* **Written problem**
Extract, word for word, every line from the one containing "make_shells()" through the one containing "bpy.data.objects.remove(obj)", with both end lines kept.
*** The data
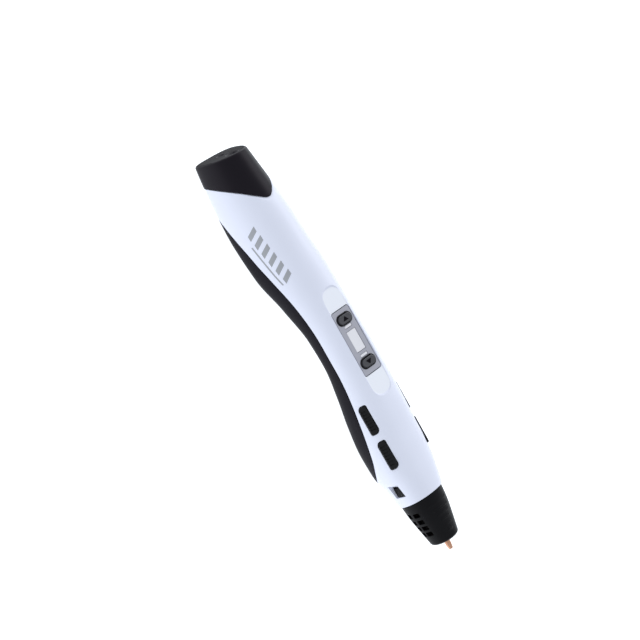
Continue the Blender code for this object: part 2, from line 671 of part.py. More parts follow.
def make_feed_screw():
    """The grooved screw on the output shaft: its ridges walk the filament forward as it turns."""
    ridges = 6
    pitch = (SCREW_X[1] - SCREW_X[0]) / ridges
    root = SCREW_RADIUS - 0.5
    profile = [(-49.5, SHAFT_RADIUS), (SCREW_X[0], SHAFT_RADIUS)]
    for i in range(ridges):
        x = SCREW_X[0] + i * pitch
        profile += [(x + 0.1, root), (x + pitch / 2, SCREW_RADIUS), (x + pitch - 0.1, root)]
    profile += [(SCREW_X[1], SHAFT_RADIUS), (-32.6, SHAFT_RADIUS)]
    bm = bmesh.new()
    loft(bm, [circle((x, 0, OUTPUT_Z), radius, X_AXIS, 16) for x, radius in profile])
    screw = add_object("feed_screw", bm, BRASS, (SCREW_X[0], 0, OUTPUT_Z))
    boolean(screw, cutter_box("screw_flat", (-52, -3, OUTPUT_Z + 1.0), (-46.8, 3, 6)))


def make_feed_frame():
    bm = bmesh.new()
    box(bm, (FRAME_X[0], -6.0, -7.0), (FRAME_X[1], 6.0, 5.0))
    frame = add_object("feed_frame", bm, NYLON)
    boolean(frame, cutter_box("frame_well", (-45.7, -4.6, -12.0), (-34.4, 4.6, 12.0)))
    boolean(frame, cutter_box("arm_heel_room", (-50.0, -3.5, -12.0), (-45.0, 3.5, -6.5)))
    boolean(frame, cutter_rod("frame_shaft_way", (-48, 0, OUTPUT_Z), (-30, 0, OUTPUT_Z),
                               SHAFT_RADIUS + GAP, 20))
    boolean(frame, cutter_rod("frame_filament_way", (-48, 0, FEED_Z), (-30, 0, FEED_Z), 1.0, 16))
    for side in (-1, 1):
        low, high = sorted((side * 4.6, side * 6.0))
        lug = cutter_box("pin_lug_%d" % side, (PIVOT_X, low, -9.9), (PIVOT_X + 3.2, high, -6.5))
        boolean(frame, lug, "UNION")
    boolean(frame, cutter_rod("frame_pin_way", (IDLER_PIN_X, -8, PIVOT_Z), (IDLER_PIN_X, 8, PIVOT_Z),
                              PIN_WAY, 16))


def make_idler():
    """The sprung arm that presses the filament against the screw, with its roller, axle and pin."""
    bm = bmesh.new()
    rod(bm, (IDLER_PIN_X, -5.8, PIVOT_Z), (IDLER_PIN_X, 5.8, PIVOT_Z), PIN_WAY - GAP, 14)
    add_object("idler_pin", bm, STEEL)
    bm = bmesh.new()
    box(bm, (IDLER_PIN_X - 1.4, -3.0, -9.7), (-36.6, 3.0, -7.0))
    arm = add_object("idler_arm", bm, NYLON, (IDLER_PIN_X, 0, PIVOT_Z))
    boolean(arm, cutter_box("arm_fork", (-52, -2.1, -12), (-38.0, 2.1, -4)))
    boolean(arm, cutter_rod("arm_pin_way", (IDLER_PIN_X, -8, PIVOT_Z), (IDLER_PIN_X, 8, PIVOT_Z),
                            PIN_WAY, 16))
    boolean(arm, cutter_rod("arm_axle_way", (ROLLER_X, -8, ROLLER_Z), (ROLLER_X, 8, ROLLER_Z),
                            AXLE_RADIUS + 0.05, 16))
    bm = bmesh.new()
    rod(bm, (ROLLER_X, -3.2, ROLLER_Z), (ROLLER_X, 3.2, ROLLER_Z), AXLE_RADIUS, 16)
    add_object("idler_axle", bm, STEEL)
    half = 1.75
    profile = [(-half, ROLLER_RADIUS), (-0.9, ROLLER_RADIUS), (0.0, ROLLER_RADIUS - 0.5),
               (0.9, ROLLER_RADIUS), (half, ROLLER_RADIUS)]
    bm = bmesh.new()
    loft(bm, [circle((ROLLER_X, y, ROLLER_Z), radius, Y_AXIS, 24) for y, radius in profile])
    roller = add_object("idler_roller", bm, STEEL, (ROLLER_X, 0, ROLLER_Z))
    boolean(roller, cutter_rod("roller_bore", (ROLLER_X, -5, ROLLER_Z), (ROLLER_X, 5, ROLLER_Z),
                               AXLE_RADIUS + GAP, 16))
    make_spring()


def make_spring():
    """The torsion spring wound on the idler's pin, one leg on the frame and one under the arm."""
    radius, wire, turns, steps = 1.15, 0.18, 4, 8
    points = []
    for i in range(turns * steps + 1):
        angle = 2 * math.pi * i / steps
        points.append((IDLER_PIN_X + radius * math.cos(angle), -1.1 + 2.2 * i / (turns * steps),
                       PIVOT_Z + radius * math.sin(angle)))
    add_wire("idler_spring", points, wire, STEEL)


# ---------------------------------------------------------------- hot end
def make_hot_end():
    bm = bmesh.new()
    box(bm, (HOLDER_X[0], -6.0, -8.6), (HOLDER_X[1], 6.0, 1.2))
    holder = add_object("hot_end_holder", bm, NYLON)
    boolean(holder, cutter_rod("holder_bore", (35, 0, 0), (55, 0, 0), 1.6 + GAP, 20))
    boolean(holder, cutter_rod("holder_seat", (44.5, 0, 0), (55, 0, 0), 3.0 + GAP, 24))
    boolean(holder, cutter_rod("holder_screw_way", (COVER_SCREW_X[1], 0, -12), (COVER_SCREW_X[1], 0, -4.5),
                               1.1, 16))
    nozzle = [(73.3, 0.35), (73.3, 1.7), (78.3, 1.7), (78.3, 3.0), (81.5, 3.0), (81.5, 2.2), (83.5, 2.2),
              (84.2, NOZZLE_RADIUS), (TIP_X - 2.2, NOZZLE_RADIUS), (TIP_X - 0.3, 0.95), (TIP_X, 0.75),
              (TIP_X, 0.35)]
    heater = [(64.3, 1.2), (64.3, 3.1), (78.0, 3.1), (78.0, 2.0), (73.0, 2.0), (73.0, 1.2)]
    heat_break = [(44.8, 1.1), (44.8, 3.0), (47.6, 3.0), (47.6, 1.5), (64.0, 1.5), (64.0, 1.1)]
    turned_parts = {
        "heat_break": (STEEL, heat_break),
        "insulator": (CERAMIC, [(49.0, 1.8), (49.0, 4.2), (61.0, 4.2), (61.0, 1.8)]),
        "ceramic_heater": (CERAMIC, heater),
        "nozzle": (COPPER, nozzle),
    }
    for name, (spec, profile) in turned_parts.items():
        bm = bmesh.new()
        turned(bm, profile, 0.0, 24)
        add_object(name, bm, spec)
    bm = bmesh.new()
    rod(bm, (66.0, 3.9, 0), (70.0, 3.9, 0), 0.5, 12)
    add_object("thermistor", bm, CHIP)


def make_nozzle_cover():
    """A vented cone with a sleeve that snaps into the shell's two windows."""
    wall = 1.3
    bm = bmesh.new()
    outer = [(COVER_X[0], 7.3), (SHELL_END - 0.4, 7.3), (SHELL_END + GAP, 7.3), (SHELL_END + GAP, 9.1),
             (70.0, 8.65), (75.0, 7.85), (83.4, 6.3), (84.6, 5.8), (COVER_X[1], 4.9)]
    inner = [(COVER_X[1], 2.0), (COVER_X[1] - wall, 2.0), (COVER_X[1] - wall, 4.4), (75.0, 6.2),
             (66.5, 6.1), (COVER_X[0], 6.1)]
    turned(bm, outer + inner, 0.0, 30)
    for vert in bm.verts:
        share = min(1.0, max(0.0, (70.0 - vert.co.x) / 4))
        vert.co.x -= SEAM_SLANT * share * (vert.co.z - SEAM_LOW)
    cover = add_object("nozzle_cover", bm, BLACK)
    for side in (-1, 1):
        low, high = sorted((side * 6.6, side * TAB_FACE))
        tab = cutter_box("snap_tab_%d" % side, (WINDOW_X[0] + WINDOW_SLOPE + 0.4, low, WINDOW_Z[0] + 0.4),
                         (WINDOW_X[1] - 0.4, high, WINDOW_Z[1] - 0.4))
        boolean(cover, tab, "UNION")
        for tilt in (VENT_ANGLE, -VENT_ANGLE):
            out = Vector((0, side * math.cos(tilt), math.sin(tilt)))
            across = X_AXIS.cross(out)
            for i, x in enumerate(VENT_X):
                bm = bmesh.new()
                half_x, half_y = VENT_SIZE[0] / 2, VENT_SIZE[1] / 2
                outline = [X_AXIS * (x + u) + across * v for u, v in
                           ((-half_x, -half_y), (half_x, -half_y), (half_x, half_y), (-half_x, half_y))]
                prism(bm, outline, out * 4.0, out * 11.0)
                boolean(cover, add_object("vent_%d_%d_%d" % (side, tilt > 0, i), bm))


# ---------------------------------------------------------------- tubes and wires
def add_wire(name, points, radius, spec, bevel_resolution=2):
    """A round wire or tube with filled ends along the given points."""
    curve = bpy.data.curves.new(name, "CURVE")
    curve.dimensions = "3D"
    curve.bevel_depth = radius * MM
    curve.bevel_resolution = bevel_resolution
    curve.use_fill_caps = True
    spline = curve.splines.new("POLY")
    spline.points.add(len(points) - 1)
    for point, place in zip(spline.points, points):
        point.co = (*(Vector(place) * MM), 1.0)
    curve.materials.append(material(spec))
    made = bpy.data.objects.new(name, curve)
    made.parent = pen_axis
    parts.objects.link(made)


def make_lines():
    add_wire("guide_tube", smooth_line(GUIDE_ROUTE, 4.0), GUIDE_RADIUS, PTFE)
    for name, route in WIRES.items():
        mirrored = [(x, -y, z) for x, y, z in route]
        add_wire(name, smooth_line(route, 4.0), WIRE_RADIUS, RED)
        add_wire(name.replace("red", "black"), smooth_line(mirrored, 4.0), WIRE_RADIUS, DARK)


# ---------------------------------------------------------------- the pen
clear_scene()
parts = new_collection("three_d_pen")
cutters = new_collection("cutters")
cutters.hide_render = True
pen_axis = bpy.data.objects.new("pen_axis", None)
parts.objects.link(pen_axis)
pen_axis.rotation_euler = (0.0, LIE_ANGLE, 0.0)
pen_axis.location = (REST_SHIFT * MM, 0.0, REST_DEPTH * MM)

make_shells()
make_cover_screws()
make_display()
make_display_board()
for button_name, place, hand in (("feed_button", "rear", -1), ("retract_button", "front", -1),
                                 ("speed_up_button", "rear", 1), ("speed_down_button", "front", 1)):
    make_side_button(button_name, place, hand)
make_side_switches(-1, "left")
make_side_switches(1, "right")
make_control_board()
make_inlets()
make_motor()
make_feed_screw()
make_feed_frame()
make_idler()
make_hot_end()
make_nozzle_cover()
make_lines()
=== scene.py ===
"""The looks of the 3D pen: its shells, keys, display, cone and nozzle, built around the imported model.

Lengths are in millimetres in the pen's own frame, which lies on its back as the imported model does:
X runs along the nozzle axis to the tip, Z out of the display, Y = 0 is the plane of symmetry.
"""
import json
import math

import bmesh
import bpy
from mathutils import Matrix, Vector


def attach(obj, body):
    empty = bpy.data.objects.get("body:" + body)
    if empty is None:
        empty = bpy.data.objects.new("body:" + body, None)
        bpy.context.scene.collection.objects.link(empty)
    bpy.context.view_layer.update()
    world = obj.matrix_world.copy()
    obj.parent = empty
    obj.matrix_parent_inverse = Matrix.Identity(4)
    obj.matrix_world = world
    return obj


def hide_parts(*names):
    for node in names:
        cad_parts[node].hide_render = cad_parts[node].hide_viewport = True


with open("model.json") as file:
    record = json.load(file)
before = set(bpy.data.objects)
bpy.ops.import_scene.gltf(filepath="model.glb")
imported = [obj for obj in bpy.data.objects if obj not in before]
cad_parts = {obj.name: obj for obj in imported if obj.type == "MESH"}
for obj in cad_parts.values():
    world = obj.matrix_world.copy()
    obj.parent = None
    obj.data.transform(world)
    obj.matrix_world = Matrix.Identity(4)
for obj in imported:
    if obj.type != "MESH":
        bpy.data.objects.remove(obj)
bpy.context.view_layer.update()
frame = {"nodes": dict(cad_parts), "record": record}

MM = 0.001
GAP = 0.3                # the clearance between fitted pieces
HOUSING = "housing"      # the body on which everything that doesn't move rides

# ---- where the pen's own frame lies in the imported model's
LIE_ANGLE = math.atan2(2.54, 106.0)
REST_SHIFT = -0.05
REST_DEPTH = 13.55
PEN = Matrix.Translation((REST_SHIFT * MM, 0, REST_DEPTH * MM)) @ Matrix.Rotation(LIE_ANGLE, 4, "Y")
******
*** The data
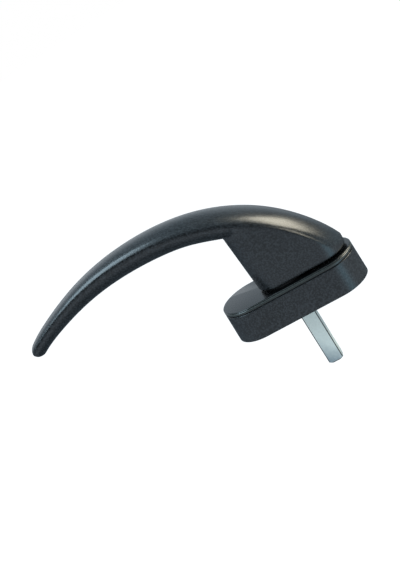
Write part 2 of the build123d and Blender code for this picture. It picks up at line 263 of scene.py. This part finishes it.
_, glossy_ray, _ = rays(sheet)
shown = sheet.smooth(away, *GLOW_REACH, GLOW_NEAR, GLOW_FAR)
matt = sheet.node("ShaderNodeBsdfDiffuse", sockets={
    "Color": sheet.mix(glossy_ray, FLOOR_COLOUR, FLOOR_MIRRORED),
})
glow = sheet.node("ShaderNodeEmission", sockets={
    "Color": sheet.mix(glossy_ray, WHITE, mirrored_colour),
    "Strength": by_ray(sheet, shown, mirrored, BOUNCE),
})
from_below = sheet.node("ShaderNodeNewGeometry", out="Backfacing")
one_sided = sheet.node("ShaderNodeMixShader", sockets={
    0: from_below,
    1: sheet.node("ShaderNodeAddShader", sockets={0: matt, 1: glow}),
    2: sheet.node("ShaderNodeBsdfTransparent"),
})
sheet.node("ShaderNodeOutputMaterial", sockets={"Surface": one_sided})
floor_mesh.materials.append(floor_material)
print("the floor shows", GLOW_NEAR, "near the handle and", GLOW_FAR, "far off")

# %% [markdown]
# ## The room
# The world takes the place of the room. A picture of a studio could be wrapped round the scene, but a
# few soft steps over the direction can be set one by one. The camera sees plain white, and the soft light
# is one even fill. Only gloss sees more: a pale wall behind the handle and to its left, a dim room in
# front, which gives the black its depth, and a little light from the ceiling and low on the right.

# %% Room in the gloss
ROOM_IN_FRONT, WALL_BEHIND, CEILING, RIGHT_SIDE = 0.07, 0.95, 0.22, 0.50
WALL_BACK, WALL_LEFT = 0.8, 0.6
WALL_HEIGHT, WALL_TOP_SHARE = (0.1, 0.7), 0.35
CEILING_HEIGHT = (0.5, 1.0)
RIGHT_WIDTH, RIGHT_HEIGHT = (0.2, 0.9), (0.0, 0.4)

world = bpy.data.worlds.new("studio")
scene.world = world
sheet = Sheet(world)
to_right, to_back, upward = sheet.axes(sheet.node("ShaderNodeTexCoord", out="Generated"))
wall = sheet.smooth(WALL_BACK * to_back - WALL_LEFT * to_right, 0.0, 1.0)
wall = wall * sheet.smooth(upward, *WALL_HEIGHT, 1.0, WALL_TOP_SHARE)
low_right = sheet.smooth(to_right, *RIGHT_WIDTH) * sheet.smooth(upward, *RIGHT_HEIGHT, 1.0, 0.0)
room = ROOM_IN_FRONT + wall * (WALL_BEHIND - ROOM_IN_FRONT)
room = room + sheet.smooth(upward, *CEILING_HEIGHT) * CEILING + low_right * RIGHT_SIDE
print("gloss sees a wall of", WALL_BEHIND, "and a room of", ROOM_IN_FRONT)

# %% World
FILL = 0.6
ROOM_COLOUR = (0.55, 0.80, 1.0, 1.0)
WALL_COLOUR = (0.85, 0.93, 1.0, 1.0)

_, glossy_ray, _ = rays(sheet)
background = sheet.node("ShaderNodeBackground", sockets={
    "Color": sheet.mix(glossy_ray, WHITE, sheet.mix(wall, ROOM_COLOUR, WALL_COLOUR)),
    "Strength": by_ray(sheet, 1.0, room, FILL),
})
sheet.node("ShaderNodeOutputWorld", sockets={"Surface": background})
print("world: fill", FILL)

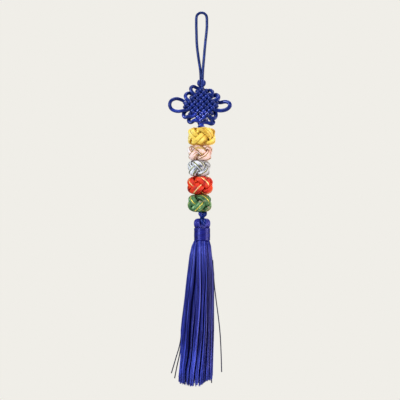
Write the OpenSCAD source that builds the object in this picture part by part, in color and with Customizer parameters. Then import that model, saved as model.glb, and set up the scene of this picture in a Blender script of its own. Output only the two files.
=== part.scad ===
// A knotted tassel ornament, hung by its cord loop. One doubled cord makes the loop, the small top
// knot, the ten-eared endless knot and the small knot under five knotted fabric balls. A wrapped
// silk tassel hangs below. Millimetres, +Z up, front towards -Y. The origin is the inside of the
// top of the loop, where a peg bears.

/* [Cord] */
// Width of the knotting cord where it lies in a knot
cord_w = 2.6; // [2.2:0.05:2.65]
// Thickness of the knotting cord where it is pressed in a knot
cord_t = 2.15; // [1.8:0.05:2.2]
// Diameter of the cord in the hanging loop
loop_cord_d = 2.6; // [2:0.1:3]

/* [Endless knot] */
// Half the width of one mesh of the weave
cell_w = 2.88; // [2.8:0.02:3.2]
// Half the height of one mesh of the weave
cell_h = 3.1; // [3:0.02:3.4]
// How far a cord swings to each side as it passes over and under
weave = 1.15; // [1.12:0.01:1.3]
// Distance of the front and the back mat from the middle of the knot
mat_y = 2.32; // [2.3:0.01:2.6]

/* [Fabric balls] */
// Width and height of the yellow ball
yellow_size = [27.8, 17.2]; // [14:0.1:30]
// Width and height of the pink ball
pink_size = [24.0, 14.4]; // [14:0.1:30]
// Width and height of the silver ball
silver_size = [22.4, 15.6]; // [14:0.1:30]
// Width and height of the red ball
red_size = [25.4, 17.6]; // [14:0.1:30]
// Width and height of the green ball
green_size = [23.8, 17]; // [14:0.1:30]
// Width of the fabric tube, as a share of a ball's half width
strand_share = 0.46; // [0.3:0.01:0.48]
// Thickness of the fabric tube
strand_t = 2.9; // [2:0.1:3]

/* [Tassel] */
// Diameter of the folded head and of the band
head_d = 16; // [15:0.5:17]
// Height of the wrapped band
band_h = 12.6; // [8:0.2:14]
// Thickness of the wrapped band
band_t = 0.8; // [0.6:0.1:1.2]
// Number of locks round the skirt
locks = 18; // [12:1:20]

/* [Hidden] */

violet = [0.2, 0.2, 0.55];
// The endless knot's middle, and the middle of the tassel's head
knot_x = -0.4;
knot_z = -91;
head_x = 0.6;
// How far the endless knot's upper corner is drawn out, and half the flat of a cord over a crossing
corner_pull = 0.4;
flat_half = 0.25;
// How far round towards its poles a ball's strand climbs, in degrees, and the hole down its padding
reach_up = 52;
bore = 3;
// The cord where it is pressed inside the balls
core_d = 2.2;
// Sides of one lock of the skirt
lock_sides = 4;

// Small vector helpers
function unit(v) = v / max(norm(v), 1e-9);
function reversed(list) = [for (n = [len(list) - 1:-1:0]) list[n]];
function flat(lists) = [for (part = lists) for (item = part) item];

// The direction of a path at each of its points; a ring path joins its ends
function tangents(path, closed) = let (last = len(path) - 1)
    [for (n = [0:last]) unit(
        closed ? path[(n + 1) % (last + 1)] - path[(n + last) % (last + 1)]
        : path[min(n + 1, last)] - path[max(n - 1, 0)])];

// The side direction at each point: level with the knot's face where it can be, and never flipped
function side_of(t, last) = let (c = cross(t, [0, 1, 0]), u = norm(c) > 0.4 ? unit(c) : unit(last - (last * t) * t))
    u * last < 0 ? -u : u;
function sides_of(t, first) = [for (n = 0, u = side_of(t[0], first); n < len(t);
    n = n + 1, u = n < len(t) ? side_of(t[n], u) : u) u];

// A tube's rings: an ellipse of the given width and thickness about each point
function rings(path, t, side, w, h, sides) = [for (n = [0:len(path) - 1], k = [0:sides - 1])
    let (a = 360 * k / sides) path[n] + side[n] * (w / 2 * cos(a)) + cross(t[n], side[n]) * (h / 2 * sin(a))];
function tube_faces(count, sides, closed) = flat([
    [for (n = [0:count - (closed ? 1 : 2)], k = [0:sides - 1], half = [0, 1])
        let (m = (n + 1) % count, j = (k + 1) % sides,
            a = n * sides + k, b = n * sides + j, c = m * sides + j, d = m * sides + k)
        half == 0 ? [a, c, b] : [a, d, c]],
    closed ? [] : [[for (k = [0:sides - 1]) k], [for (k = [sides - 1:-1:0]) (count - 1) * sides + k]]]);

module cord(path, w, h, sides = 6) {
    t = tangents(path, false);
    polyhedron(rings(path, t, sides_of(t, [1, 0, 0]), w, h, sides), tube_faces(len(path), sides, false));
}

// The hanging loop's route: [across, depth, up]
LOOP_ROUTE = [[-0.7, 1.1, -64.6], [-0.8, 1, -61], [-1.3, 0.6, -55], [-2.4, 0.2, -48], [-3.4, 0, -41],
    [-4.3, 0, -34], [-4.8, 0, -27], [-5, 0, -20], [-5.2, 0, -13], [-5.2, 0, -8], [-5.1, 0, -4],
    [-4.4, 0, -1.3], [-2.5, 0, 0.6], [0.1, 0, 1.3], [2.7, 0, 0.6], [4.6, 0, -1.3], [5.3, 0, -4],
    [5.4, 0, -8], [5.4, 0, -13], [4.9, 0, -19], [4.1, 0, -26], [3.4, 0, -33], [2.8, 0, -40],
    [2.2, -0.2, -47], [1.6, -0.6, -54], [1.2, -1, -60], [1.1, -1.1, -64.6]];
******
* **Final result**
make_shells()
make_cover_screws()
make_display()
make_display_board()
for button_name, place, hand in (("feed_button", "rear", -1), ("retract_button", "front", -1),
                                 ("speed_up_button", "rear", 1), ("speed_down_button", "front", 1)):
    make_side_button(button_name, place, hand)
make_side_switches(-1, "left")
make_side_switches(1, "right")
make_control_board()
make_inlets()
make_motor()
make_feed_screw()
make_feed_frame()
make_idler()
make_hot_end()
make_nozzle_cover()
make_lines()
=== scene.py ===
"""The looks of the 3D pen: its shells, keys, display, cone and nozzle, built around the imported model.

Lengths are in millimetres in the pen's own frame, which lies on its back as the imported model does:
X runs along the nozzle axis to the tip, Z out of the display, Y = 0 is the plane of symmetry.
"""
import json
import math

import bmesh
import bpy
from mathutils import Matrix, Vector


def attach(obj, body):
    empty = bpy.data.objects.get("body:" + body)
    if empty is None:
        empty = bpy.data.objects.new("body:" + body, None)
        bpy.context.scene.collection.objects.link(empty)
    bpy.context.view_layer.update()
    world = obj.matrix_world.copy()
    obj.parent = empty
    obj.matrix_parent_inverse = Matrix.Identity(4)
    obj.matrix_world = world
    return obj


def hide_parts(*names):
    for node in names:
        cad_parts[node].hide_render = cad_parts[node].hide_viewport = True


with open("model.json") as file:
    record = json.load(file)
before = set(bpy.data.objects)
bpy.ops.import_scene.gltf(filepath="model.glb")
imported = [obj for obj in bpy.data.objects if obj not in before]
cad_parts = {obj.name: obj for obj in imported if obj.type == "MESH"}
for obj in cad_parts.values():
    world = obj.matrix_world.copy()
    obj.parent = None
    obj.data.transform(world)
    obj.matrix_world = Matrix.Identity(4)
for obj in imported:
    if obj.type != "MESH":
        bpy.data.objects.remove(obj)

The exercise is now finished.